How to handle cleaning complaints professionally in 2026. Response scripts, resolution steps, refund policy framework, and how to turn complaints into 5-star reviews.
Complaints are inevitable in a service business. How you handle them determines whether you lose the client — and potentially earn a damaging public review — or retain the client and sometimes even earn a stronger relationship than you had before the complaint.
This guide gives you the scripts, resolution steps, and policies that transform complaints from revenue losses into retention opportunities.
Most clients who complain expect one of two outcomes: they want their money back, or they want the problem fixed. Your response in the first 4 hours shapes which of these they pursue — and whether they go to Google to share the experience.
Immediate response protocol: 1. Acknowledge within 1 hour (text or call): 'Hi [Name], I just saw your message and I'm so sorry to hear this. I want to make it right.' 2. Ask clarifying questions: 'Can you share a photo or describe specifically what you're seeing?' 3. Offer a solution within 4 hours: re-clean the area, come back to fix it, or credit the next visit. 4. Follow through on exactly what you promised, on time.
Clients who receive a response within 1 hour and a resolution offer within 4 hours cancel at a 15–20% rate. Clients who don't hear back for 24+ hours cancel at 60–75% and leave negative reviews at 30–40%.
Missed area / skipped task: 'I'm sorry about that — we should have caught it. I'd like to send someone back to take care of [specific task] at no charge. Would [specific day/time] work for a 20-minute touch-up? I also want to make sure this doesn't happen again — I'll review this with the team and add a checklist item for your home specifically.'
Damage claim: 'I'm really sorry this happened. This is the standard we hold ourselves to and I want to make it right. Can you share photos of the damage? I'll review with my team and get back to you within [timeframe] with a resolution — whether that's repair, replacement, or a credit. Whatever it takes to make this right.'
Client says the whole house doesn't look clean: 'I take this seriously and I want to understand specifically what you're seeing. Could you walk me through the areas you're most concerned about? I'd like to either send the team back today or tomorrow to address those areas directly — at no charge. We can also adjust your checklist going forward to make sure those areas always get the attention they deserve.'
Price dispute: 'I understand this feels like more than expected. The rate we quoted was based on [scope]. When we arrived, [additional issue / more rooms than quoted / etc.], which extended the job significantly. I'd like to look at this together — can I walk you through the quote and what we found on arrival?'
A clear refund policy prevents open-ended liability while still treating clients fairly: - Re-clean before refund: Offer to return and fix the specific issue before offering any credit. Most clients want the problem fixed, not a partial refund. - Partial credit (not full refund) for genuine missed tasks: If a specific area was genuinely skipped, offer a $20–$40 credit toward the next visit — not a full refund of the visit. - Full refund only in genuine service failure: If the job was materially below your stated standard and re-clean is not possible (e.g., client leaving on a trip), issue a full refund for that visit. - Never refund for subjective standards: 'It doesn't look any different' without specific task failures is not a valid refund reason. Always ask for specifics before offering any credit.
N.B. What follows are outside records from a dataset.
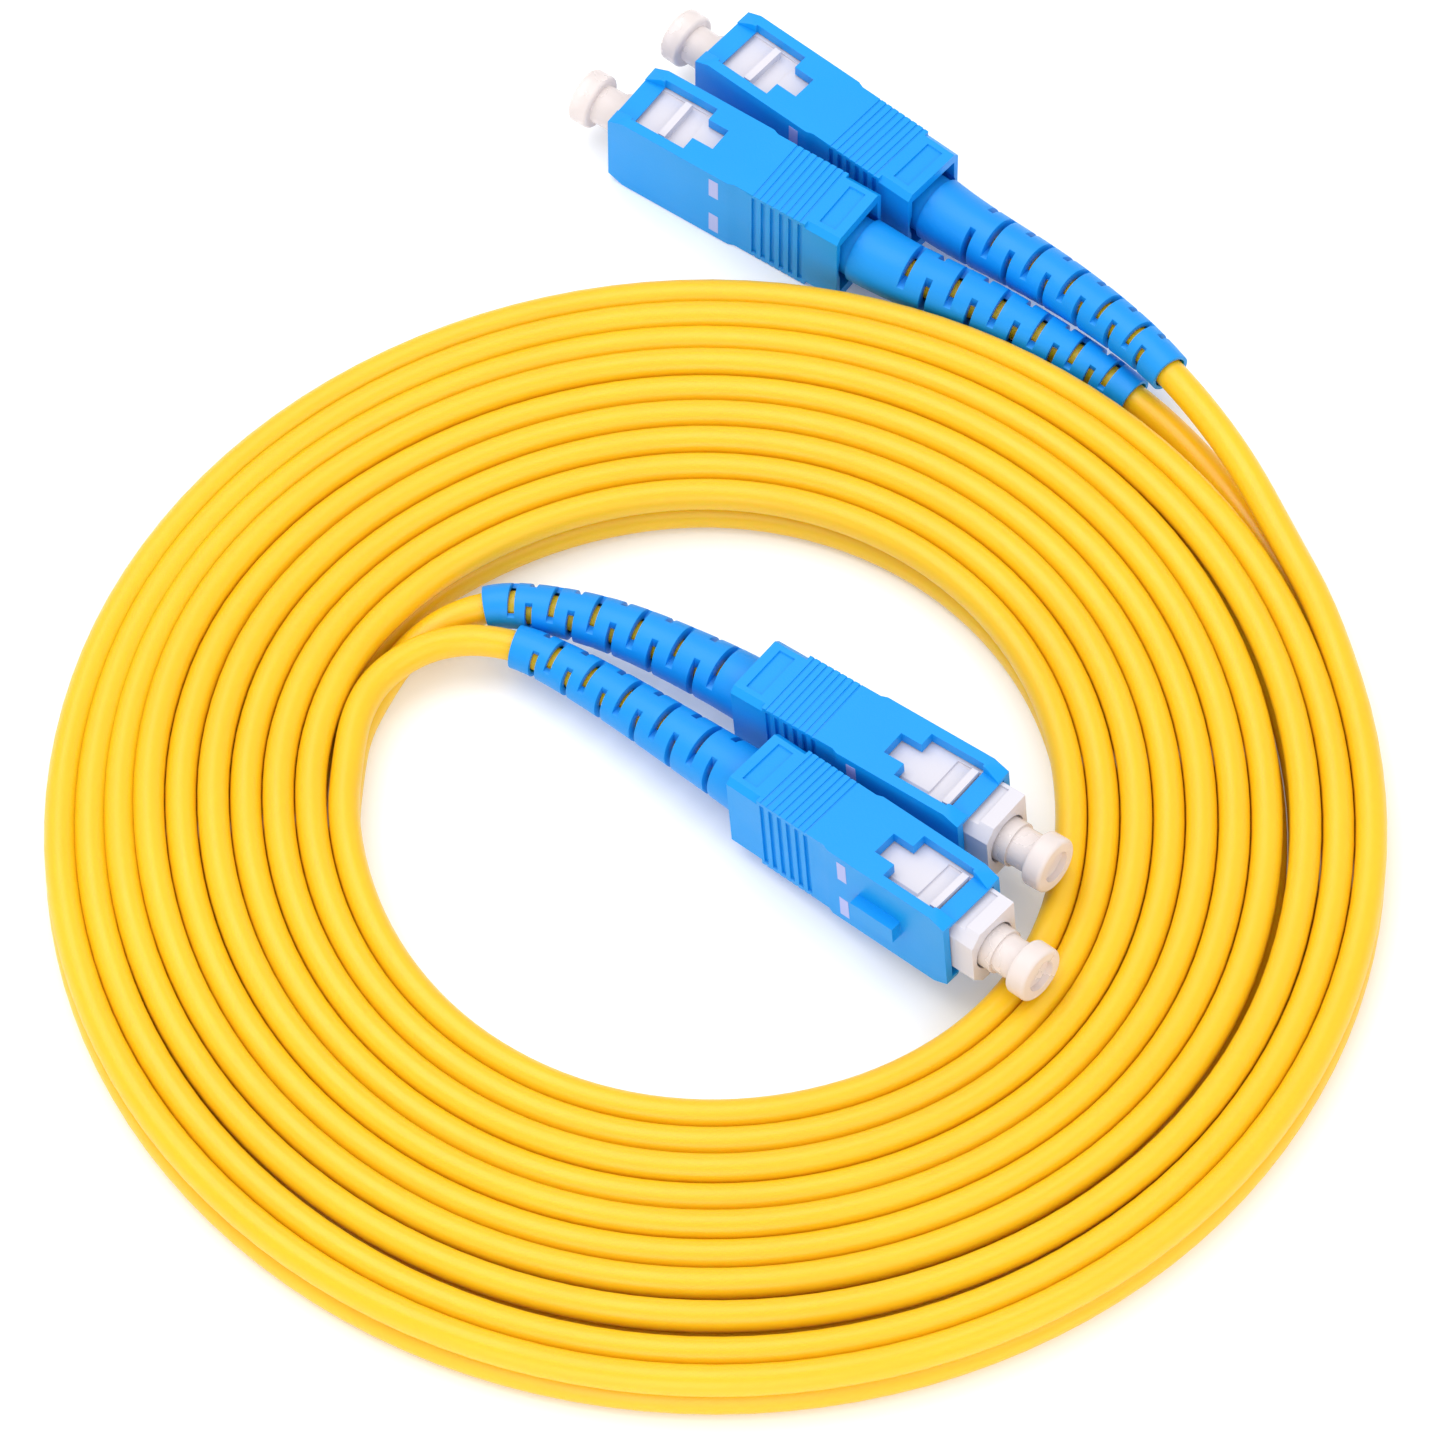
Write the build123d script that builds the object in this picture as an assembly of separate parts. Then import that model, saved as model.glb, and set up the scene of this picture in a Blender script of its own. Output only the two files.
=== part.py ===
from build123d import *
import math
import os

# A duplex fibre patch cord, wound into a flat spiral that lies on a table. Millimetres.
# Two round strands run side by side as a zip cord. In the coil they stand on edge, one above the other.
# Both ends split into two strands, and each strand ends in a push-pull SC plug with a dust cap.
# The origin is on the table, under the middle of the whole assembly's box. +Z is up.

# the zip cord and its coil
STRAND_D = 2.75          # outer diameter of one jacketed strand
STACK = 2.78             # height from the lower strand's centre to the upper one's
LOWER_Z = STRAND_D / 2
UPPER_Z = LOWER_Z + STACK
COIL_HEIGHT = UPPER_Z + STRAND_D / 2
COIL_CENTRE = (0.0, -15.0)
OUTER_RADIUS = 56.8      # centre line of the outermost full turn
TURN_PITCH = 2.83        # step from one turn to the next, towards the middle
STEP_ANGLE = 45.0        # each turn steps in round this direction, in degrees from +X
STEP_SPAN = 0.3          # and over this share of a turn
START_ANGLE = 22.0       # where the outer legs join the coil
END_ANGLE = 180.0        # where the inner legs leave it
TURN_COUNT = 10          # times that the cord passes the left side
SHIFT_X = -0.3           # the inner turns' centre, from the coil's
SHIFT_Y = 0.9
SETTLE_TURNS = 4.0       # turns over which the inner turns take that shift
LEG_BULGE = (154.0, 26.0, 1.5)     # direction, half width and height of the bulge round the inner legs
CAP_BULGE = (-38.0, 30.0, 0.9)     # the same beside the inner plugs' noses
OUTLINE_STEPS = 60       # straight faces in one turn of the coil's outline

# the SC plug, along its own axis: 0 at the plug frame's nose, and less towards the boot
GRIP_LENGTH = 24.9
GRIP_WIDTH = 7.4
GRIP_HEIGHT = 9.0
GRIP_REAR_WIDTH = 6.95
GRIP_TRAVEL = 2.4        # push-pull stroke of the grip on the plug frame
GRIP_STEP_START = 13.1
GRIP_STEP_END = 13.7
GRIP_REAR_BLOCK = 3.5
GRIP_CAVITY_WIDTH = 5.9
GRIP_CAVITY_HEIGHT = 6.8
GRIP_REAR_BORE = 6.4
GRIP_REAR_BORE_DEPTH = 3.0
NOSE_CHAMFER_LENGTH = 1.5
NOSE_CHAMFER_HEIGHT = 0.7
WINDOW_START = 1.9
WINDOW_STEP = 7.6
WINDOW_END = 9.8
WINDOW_WIDTH = 5.4
WINDOW_SLOT_WIDTH = 2.5
CHANNEL_FLOOR = 3.6      # height of the channel's floor above the axis
RAIL_FLARE_LENGTH = 3.1
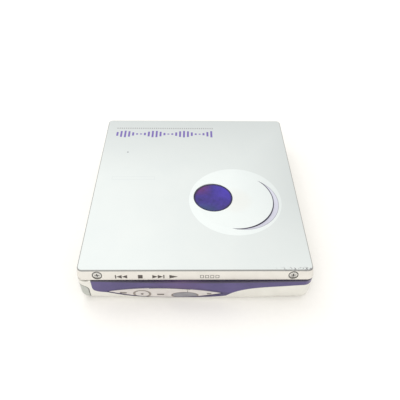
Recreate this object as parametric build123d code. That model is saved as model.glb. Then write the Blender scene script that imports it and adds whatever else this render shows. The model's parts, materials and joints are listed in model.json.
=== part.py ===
from build123d import *

import math
import os

# Pocket player for a small disc cartridge: a flat clamshell whose lid carries the cartridge holder.
# Millimetres, +Z up, origin on the surface it rests on, under the centre of the lid.
# -Y is the key side, -X the hinge side, +X the mouth side and +Y the jack side.

# ---------------------------------------------------------------- overall sizes
LID_X, LID_Y = 74.6, 79.7  # outline of the skirt's foot
HEIGHT = 14.7
FLARE = 0.8  # how far the skirt's foot stands outside the top face
CORNER_R = 2.4
CASE_CORNER_R = 2.9
BULGE = 0.8  # how far the key side swells past the lid at its middle
BULGE_RIGHT = 0.2  # what is left of that swell at the +X corner
BOTTOM_R = 2.8
WALL = 0.9
FLOOR = 0.8

# ---------------------------------------------------------------- lid
SKIRT = 3.9
LID_WALL = 0.7
LID_TOP = 0.6
LID_EDGE_R = 0.45
LID_GAP = 0.2
HINGE_GAP = 0.7
HINGE_SKIRT_UP = 0.5  # how much shorter the skirt is on the hinge side
HINGE_SKIRT_IN = 1.3
HINGE_LOW_IN = 3.8  # how far in from the hinge side the case's rim is lower
PAD_DROP = 0.4  # thickened underside of the lid, round the window
PAD_WALL = 1.0

WINDOW_X, WINDOW_Y, WINDOW_R = 6.4, -7.3, 7.0
WINDOW_T, WINDOW_LEDGE, WINDOW_SINK = 0.3, 0.8, 0.35
GASKET_T = 0.1
SCOOP_X, SCOOP_Y, SCOOP_R, SCOOP_DEPTH = 14.2, -8.8, 13.4, 0.35
CRESCENT_WIDTH, CRESCENT_DEPTH = 2.0, 0.45
CRESCENT_AIM, CRESCENT_HALF = -25.0, 68.5
GROOVE_WIDE, GROOVE_DEEP = 0.22, 0.12

LID_SCREW_IN, LID_SCREW_DROP = 6.9, 2.1
SCREW_SEAT_R, SCREW_HEAD_R, SCREW_HEAD_T, SCREW_SHANK_R = 1.55, 1.3, 0.3, 0.55
SEAT_DEEP = 0.34
CROSS_LONG, CROSS_WIDE, CROSS_DEEP = 1.5, 0.32, 0.16

# ---------------------------------------------------------------- cartridge, holder and mouth
CARTRIDGE_X, CARTRIDGE_Y, CARTRIDGE_Z = 68.0, 72.0, 5.0
HOLDER_PLAY = 0.1
HOLDER_T = 0.25
HOLDER_OVER = 0.1  # clear space between the holder's top and the lid
RAIL_T = 0.4
RAIL_WIDE = 4.2
MOUTH_WALL = 1.25  # the case's wall outside the mouth, at its widest
MOUTH_GAP = 0.35
RETURN_GAP = 0.2
FRAME_IN, FRAME_T = 2.45, 0.4  # how far inside the skirt's foot the lid's rails run

# ---------------------------------------------------------------- hinge
HINGE_IN = 1.7
HINGE_PIN_R, HINGE_EYE_R = 0.5, 0.9
LUG_HIGH = 1.6
EYE_WIDE = 0.8
EYE_ROOM = 0.15  # clear space round each eye in the case and the lid
RUN_FIT = 0.04

# ---------------------------------------------------------------- keys
KEY_FIT = 0.13
KEY_IN = 0.5  # how far the keys' backs lie inside the case's outline
KEY_ROOM = 0.42
MEMBRANE_T, SWITCH_T, KEYBOARD_T = 0.3, 0.35, 0.5
LENS_LEFT, LENS_RIGHT = (-28.1, 4.9), (8.6, 4.4)
LENS_TOP, LENS_LOW = (-12.0, 7.3), (-7.5, 1.95)
STOP_AT, STOP_HALF = (-17.1, 3.9), (2.25, 1.6)
PLAY_AT, PLAY_HALF = (-3.4, 3.3), (3.95, 1.6)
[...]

Put your refund policy in your service agreement: 'Service quality issues must be reported within 24 hours of service completion. We will return to address any missed tasks at no charge. Refunds are issued at the company's discretion for material service failures where re-service is not possible.'
A complaint handled well can actually strengthen the client relationship. Clients who see you take ownership and respond quickly often become your most loyal referral sources — because you proved you're trustworthy under pressure.
After resolving any complaint, follow up 7–10 days later: 'Hi [Name], just checking in after last week — is everything meeting your expectations now? We want to make sure we got it right.' This follow-up converts 40–60% of complaint clients back to enthusiastic advocates.
For clients who complained and you resolved it well: wait 2–3 weeks, then ask for a Google review. Some of your best reviews come from clients who initially complained — their story ('I had a concern and they went above and beyond') is more compelling than a generic 5-star review.